_Task requirements:_
Set down only the lines running from the one with "for item in" to the one with "obj.matrix_world = world", both lines included, exactly as they stand, please.

_Scripts that build objects:_
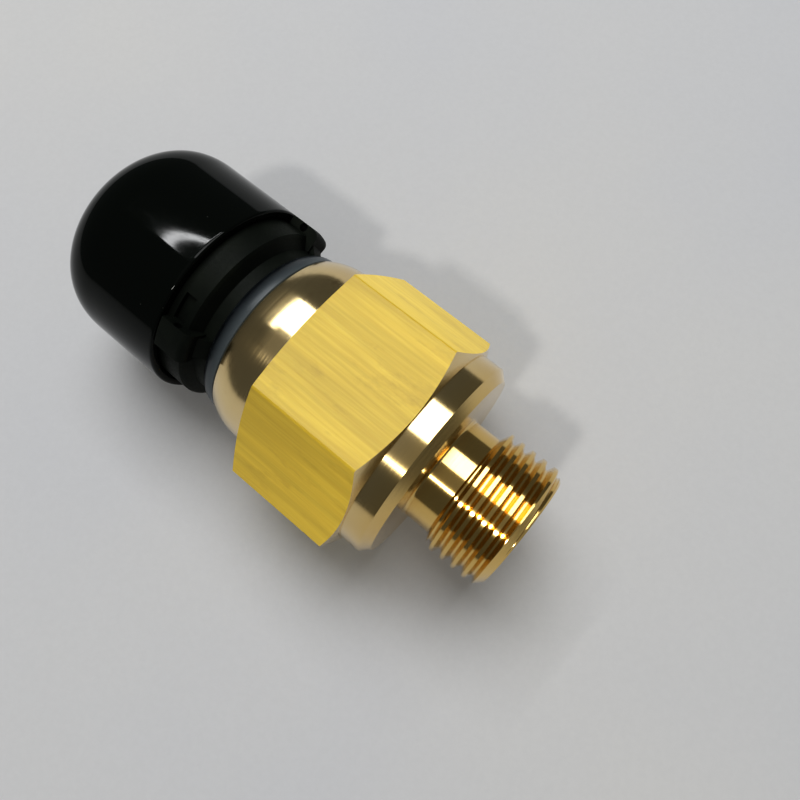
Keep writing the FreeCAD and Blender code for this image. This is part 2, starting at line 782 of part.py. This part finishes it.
def seals():
    """O-ring on the foot and the soft ring in the mouth of the crimp."""
    ring("foot_o_ring", "foot_seal_middle_x", "foot_seal_circle", "foot_seal_section")
    turned(new_body("crimp_gasket"), "seal", [
        ("gasket_x", "gasket_inner_radius"),
        ("bead_end_x", "gasket_inner_radius"),
        ("bead_x", "bead_radius", "bead_arc", "left"),
        ("gasket_waist_x", "gasket_waist_radius"),
        ("gasket_bend_x", "gasket_radius"),
        ("gasket_x", "gasket_radius"),
    ])


def protective_cap():
    """Soft dust cap pushed over the connector."""
    turned(new_body("protective_cap"), "shell", [
        ("cap_rim_x", "cap_bore_radius"),
        ("cap_shoulder_x", "cap_bore_radius"),
        ("cap_bore_crown_x", "cap_bore_crown_radius", "cap_bore_corner_arc", "right"),
        ("cap_bore_end_x", "0", "cap_bore_crown_arc", "right"),
        ("cap_end_x", "0"),
        ("cap_crown_x", "cap_crown_radius", "cap_crown_arc", "left"),
        ("cap_shoulder_x", "cap_radius", "cap_corner_arc", "left"),
        ("cap_rim_x + cap_rim_round", "cap_radius"),
        ("cap_rim_x", "cap_radius - cap_rim_round", "cap_rim_round", "left"),
    ])


brass_body()
diaphragm_stack()
calibration()
contacts()
pin_holders()
terminal_pins()
connector_base()
seals()
protective_cap()
doc.recompute()

for item in doc.Objects:
    if "Invalid" in item.State or "Error" in item.State:
        raise RuntimeError(f"{item.Name} failed: {item.State}")
os.makedirs("parts", exist_ok=True)
for part in subparts:
    shape = part.Shape
    if shape.isNull() or not shape.isValid():
        raise RuntimeError(f"{part.Label} has no valid shape")
    shape.exportStep(f"parts/{part.Label}.step")
    box = shape.BoundBox
    print(f"{part.Label:22s} solids {len(shape.Solids)} volume {shape.Volume:9.2f} mm3"
          f"  X {box.XMin:7.2f} {box.XMax:7.2f}  Y {box.YMin:7.2f} {box.YMax:7.2f}"
          f"  Z {box.ZMin:7.2f} {box.ZMax:7.2f}")
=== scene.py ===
"""The looks of a pressure switch that lies on its hexagon on a pale paper floor.

The frame is the CAD frame, in metres: +X runs along the switch from its threaded port to its dust
cap, +Z is up, and the origin is on the axis in the plane of the seal face.
"""

import json
import math

import bpy
from mathutils import Matrix, Vector


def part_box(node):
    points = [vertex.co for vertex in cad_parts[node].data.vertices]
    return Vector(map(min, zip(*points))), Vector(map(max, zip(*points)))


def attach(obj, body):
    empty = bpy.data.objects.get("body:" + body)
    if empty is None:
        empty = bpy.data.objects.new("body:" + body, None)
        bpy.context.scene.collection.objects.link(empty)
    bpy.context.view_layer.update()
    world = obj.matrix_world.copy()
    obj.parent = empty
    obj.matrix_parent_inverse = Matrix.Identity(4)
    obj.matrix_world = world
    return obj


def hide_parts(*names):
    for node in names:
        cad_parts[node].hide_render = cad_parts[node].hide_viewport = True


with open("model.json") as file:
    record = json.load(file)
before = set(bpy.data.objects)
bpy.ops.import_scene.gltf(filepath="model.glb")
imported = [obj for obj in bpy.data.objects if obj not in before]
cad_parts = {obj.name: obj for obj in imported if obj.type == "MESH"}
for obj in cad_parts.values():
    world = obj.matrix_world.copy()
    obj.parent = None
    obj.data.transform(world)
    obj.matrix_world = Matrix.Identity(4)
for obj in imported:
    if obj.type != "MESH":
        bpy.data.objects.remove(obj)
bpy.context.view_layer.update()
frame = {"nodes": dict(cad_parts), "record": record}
nodes = frame["nodes"]

MM = 0.001
FLOOR_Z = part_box("brass_body")[0].z

# Where the hexagon's flats are: along the axis, and out beyond the turned cones at its ends.
FLATS_START_X = 3.62 * MM
FLATS_END_X = 18.6 * MM
FLATS_CLEAR_RADIUS = 12.7 * MM
FLATS_MOST_LEAN = 0.15

# The turned brass goes from a deep yellow port to a paler wall between these two places.
# The paler, less yellow wall is a painted reflection of the pale bluish light the dome reflects.
DEEP_BRASS_X = -1.0 * MM
PAINTED_PALE_REFLECTION_X = 4.0 * MM


# ---------------------------------------------------------------- shader helpers

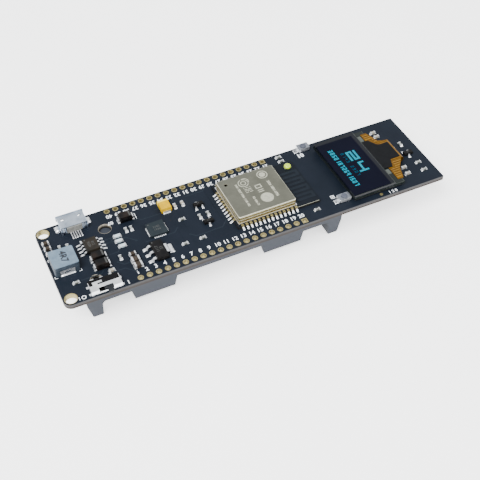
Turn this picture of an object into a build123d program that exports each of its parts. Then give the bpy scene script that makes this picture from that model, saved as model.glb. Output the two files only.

_The answer:_
for item in doc.Objects:
    if "Invalid" in item.State or "Error" in item.State:
        raise RuntimeError(f"{item.Name} failed: {item.State}")
os.makedirs("parts", exist_ok=True)
for part in subparts:
    shape = part.Shape
    if shape.isNull() or not shape.isValid():
        raise RuntimeError(f"{part.Label} has no valid shape")
    shape.exportStep(f"parts/{part.Label}.step")
    box = shape.BoundBox
    print(f"{part.Label:22s} solids {len(shape.Solids)} volume {shape.Volume:9.2f} mm3"
          f"  X {box.XMin:7.2f} {box.XMax:7.2f}  Y {box.YMin:7.2f} {box.YMax:7.2f}"
          f"  Z {box.ZMin:7.2f} {box.ZMax:7.2f}")
=== scene.py ===
"""The looks of a pressure switch that lies on its hexagon on a pale paper floor.

The frame is the CAD frame, in metres: +X runs along the switch from its threaded port to its dust
cap, +Z is up, and the origin is on the axis in the plane of the seal face.
"""

import json
import math

import bpy
from mathutils import Matrix, Vector


def part_box(node):
    points = [vertex.co for vertex in cad_parts[node].data.vertices]
    return Vector(map(min, zip(*points))), Vector(map(max, zip(*points)))


def attach(obj, body):
    empty = bpy.data.objects.get("body:" + body)
    if empty is None:
        empty = bpy.data.objects.new("body:" + body, None)
        bpy.context.scene.collection.objects.link(empty)
    bpy.context.view_layer.update()
    world = obj.matrix_world.copy()
    obj.parent = empty
    obj.matrix_parent_inverse = Matrix.Identity(4)
    obj.matrix_world = world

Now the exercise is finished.